A broadcast disclosure report filed Tuesday by WOOD-TV indicates the Democratic group plans to spend $384,143 on Grand Rapids-area broadcast ads alone through the Aug. 2 primary.
It's at least the second TV ad of the cycle from Put Michigan First, which last month ran a statewide ad criticizing most of the GOP field while promoting Whitmer.
The new anti-Dixon ad cites a 2017 report from the Michigan Association of Police Organizations arguing that a $10 billion tax cut plan could "have a devastating impact on police department budgets at the state and local levels."
The report was prepared five years prior to Dixon's tax cut plan, however, and it is not specific to her proposal.
"It's a cute attack coming from the party that has championed the idea of defund the police," Dixon said Wednesday.
Dixon and other Republicans have bashed Whitmer, the first-term Democrat, for saying in 2020 that she supports the "spirit" of the defund police movement, which seeks to redirect resources into community and mental health support programs.
As governor, Whitmer has increased funding for police and public safety.
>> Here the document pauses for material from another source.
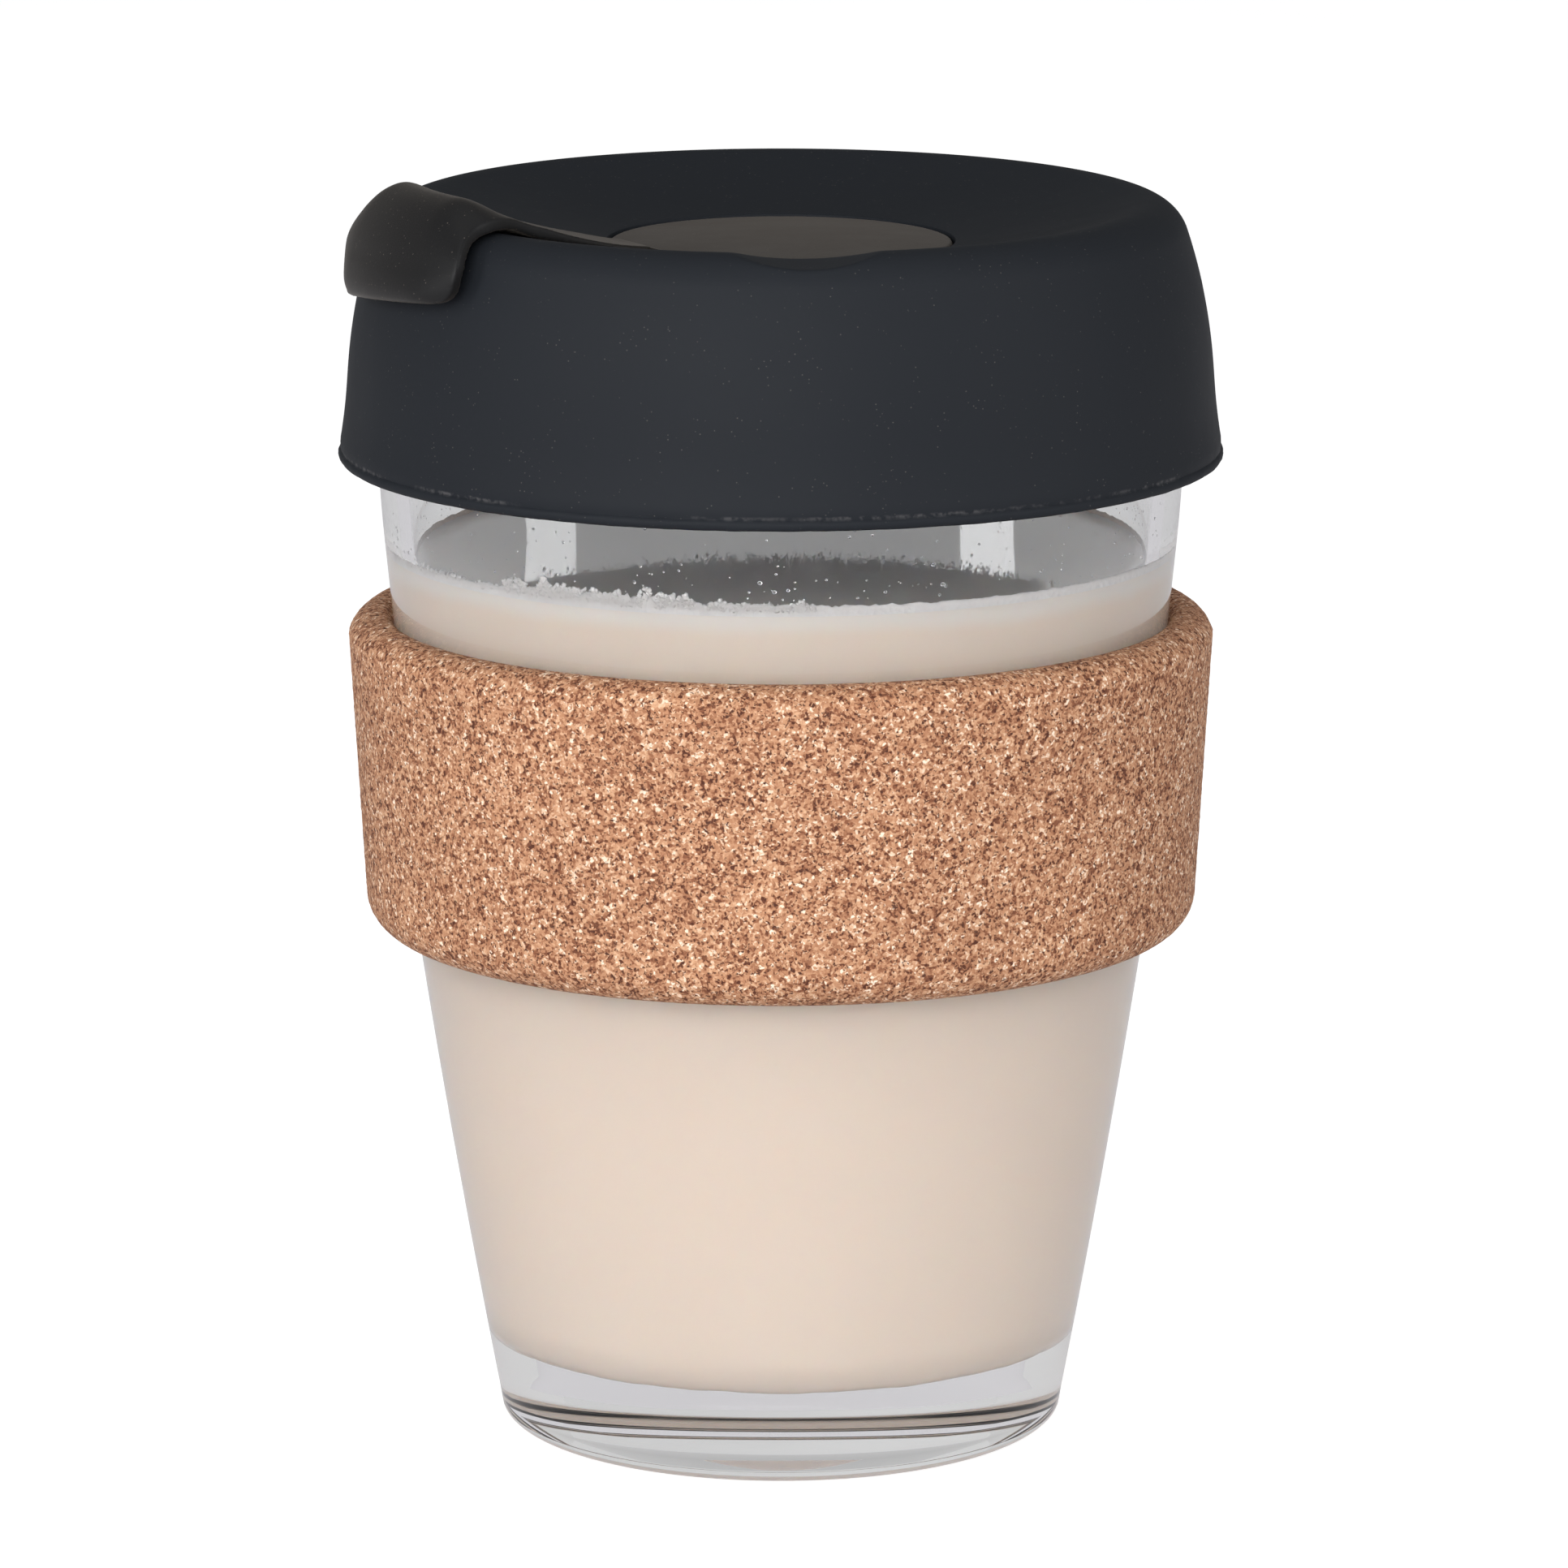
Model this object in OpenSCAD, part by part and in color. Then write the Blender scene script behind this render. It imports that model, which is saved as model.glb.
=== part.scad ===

The annual state police budget has grown from $780 million to nearly $824 million since she took office. Revenue sharing for local governments has increased as well.
Agencies now have more money for community police officers, but they’re struggling to fill those positions amid national outcry over perceived police brutality and racial injustice, according to Romulus Police Chief Robert Pfannes, who told Dixon that he discouraged his own son from going into law enforcement because it has become a thankless job.
“There's nobody out there defending us,” Pfannes said.
Dixon told the officers, who have already endorsed her campaign, that she could “be that voice” if elected governor.
She pointed to her sympathetic comments about Grand Rapids police officer Christopher Schurr. He is accused of second-degree murder in the fatal shooting of Patrick Lyoya, a Congolese refugee who the officer shot in the back of the head during a struggle following a traffic stop.
Schurr, who has pleaded not guilty, was charged by Kent County Prosecutor Chris Becker, a Republican, who said he would not be prosecuting if he did not think he could prove the crime.
Schurr was "fighting for his life, and now he's fighting for his freedom," Dixon said Wednesday,
"We don't want police to feel like they're either not going to come home because they get killed on the job, or they're going to get arrested for doing the job."
After Schurr was charged in June, Dixon released a statement noting that a "record number of officers were killed in 2021."
“That must not be forgotten as politically motivated prosecutors and attorneys general go after officers who are putting their lives on the line every day for our communities while facing increasingly defiant residents who defile the rule of law,” the statement read.
“It is a development we cannot accept as a society. I have spoken with many officers, chiefs, and sheriffs since the incident. They have universally expressed the dangerous conditions and lack of support they face every day.”